The team also made two dives in the Industrial Waste Site, where waste barrels were previously identified. During those dives, barrels were identified and tested with the radiation spectrometer. Preliminary results of a limited number of samples in this area of Massachusetts Bay indicated no radioactivity above background level near the barrels.

Massachusetts Bay, an oceanic coastal embayment east of Boston Harbor, has been a depository for a variety of wastes for much of this century. In particular, the disposal of industrial/chemical wastes during the mid-1940's through the mid-1970's and low level radioactive wastes during the 1940's and 50's was permitted at a number of sites throughout the bay. Most noteworthy is the so-called "Industrial Waste Site" (IWS) located 20 miles east of Boston in 300 ft. of water. A number of other sites may have also been used, some of which were cited in the various disposal permits including the former Boston Lightship Dump Site which is located approximately 12 miles east of Boston in 150-250 feet of water.

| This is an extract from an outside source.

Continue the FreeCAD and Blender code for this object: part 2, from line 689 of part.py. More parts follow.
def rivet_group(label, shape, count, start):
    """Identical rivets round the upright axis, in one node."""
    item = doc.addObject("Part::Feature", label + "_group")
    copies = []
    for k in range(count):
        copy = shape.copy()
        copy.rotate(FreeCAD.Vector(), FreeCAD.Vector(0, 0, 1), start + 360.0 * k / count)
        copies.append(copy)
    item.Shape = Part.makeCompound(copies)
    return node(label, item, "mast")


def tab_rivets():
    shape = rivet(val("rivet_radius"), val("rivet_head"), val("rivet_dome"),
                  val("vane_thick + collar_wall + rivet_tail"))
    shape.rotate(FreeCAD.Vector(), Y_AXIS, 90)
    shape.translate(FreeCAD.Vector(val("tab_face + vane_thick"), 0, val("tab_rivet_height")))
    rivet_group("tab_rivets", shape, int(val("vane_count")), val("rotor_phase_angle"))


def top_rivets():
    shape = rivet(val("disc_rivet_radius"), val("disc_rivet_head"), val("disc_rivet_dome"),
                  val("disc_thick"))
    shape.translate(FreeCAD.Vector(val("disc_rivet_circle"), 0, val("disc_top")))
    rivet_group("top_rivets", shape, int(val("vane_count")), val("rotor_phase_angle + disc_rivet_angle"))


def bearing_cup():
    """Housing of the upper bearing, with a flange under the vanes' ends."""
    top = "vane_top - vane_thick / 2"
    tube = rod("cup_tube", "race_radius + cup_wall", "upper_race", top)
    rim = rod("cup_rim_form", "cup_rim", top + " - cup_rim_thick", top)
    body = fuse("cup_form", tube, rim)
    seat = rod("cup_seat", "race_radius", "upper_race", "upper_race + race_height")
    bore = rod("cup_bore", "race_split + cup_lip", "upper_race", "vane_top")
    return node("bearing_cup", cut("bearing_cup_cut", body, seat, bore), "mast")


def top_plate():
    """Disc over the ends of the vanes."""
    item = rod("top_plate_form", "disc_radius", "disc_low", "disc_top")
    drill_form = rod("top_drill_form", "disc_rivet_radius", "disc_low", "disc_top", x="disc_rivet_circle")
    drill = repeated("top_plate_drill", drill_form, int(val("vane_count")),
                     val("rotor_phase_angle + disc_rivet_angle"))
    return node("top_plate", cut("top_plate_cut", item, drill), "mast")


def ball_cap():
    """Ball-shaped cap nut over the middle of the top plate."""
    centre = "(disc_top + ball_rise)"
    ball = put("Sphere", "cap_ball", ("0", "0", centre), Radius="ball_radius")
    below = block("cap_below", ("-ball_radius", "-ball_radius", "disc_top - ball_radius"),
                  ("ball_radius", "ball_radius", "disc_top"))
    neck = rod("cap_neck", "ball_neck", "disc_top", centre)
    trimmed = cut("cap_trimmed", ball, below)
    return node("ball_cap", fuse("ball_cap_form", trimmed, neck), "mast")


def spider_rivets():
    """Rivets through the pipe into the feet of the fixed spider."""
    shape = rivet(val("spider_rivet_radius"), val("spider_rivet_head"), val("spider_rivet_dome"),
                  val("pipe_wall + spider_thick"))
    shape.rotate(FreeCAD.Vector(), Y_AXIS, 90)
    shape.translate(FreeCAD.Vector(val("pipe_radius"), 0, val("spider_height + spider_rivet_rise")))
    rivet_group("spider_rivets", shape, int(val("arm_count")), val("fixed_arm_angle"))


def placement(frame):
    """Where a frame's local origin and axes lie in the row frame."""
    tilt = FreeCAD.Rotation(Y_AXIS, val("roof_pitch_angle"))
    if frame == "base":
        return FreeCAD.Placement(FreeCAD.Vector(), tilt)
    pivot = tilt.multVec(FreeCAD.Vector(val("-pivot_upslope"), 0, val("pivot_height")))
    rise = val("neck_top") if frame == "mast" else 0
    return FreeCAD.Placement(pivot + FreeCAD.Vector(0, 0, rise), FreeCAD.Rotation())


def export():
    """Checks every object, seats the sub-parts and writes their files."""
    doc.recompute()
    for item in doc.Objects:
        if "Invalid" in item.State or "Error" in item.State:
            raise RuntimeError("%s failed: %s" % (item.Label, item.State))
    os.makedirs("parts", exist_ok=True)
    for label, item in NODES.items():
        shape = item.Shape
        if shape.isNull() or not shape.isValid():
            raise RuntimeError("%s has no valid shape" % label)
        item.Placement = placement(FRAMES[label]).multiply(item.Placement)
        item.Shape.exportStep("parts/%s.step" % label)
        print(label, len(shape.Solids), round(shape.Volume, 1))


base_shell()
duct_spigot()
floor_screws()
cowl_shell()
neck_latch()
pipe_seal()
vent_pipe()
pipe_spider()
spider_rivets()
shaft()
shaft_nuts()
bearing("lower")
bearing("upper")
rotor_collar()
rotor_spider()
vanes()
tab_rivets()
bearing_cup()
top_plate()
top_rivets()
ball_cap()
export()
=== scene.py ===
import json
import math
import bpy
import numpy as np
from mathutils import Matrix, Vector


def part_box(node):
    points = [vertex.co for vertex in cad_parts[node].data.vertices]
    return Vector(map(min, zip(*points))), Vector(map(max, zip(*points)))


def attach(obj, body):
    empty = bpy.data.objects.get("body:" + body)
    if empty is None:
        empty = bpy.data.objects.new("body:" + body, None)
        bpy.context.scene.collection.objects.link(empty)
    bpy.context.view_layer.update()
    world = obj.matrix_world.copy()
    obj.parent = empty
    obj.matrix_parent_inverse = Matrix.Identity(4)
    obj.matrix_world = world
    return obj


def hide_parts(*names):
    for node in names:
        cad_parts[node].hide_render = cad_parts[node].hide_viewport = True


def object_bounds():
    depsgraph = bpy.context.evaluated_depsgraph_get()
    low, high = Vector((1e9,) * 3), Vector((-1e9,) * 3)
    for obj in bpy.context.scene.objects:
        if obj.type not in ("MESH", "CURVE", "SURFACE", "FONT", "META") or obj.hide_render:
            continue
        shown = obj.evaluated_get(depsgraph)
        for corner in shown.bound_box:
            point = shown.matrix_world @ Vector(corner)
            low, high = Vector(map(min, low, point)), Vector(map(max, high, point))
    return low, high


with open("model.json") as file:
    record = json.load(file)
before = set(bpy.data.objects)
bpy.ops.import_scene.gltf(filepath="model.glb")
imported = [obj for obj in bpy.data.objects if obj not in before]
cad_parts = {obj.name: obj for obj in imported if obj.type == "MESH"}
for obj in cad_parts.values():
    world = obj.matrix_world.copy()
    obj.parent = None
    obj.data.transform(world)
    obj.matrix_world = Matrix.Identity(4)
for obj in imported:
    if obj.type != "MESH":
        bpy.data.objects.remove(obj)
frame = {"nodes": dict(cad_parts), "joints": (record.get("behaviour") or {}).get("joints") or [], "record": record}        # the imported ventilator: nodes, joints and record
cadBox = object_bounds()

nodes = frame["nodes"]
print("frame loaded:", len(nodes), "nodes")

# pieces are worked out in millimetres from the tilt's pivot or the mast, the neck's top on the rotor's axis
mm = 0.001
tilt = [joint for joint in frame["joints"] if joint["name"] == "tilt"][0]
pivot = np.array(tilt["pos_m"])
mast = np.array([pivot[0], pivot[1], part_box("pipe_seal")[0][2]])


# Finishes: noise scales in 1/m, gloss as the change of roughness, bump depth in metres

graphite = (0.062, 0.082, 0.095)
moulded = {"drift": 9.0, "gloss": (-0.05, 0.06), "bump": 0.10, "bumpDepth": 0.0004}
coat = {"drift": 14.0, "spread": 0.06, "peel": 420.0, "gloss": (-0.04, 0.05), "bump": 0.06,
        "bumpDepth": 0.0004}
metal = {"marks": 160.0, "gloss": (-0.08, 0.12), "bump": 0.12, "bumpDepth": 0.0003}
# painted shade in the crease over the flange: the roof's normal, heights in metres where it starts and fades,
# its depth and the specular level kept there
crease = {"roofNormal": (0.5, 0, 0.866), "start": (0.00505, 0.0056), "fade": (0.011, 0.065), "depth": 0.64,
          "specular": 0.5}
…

The survey was conducted by the U.S. Environmental Protection Agency (EPA), the National Oceanic and Atmospheric Administration (NOAA) , the U.S. Army Corps of Engineers (COE), U.S. Department of Energy, the U.S. Navy - Office of Naval Research, the University of Connecticut National Undersea Research Center, the Massachusetts Department of Public Health, and the Massachusetts Division of Marine Fisheries. Also assisting were: Raytheon Electronic Systems, Harbor Branch Oceanographic Institution, Bechtel Nevada, and Marine Sonic Technologies Ltd.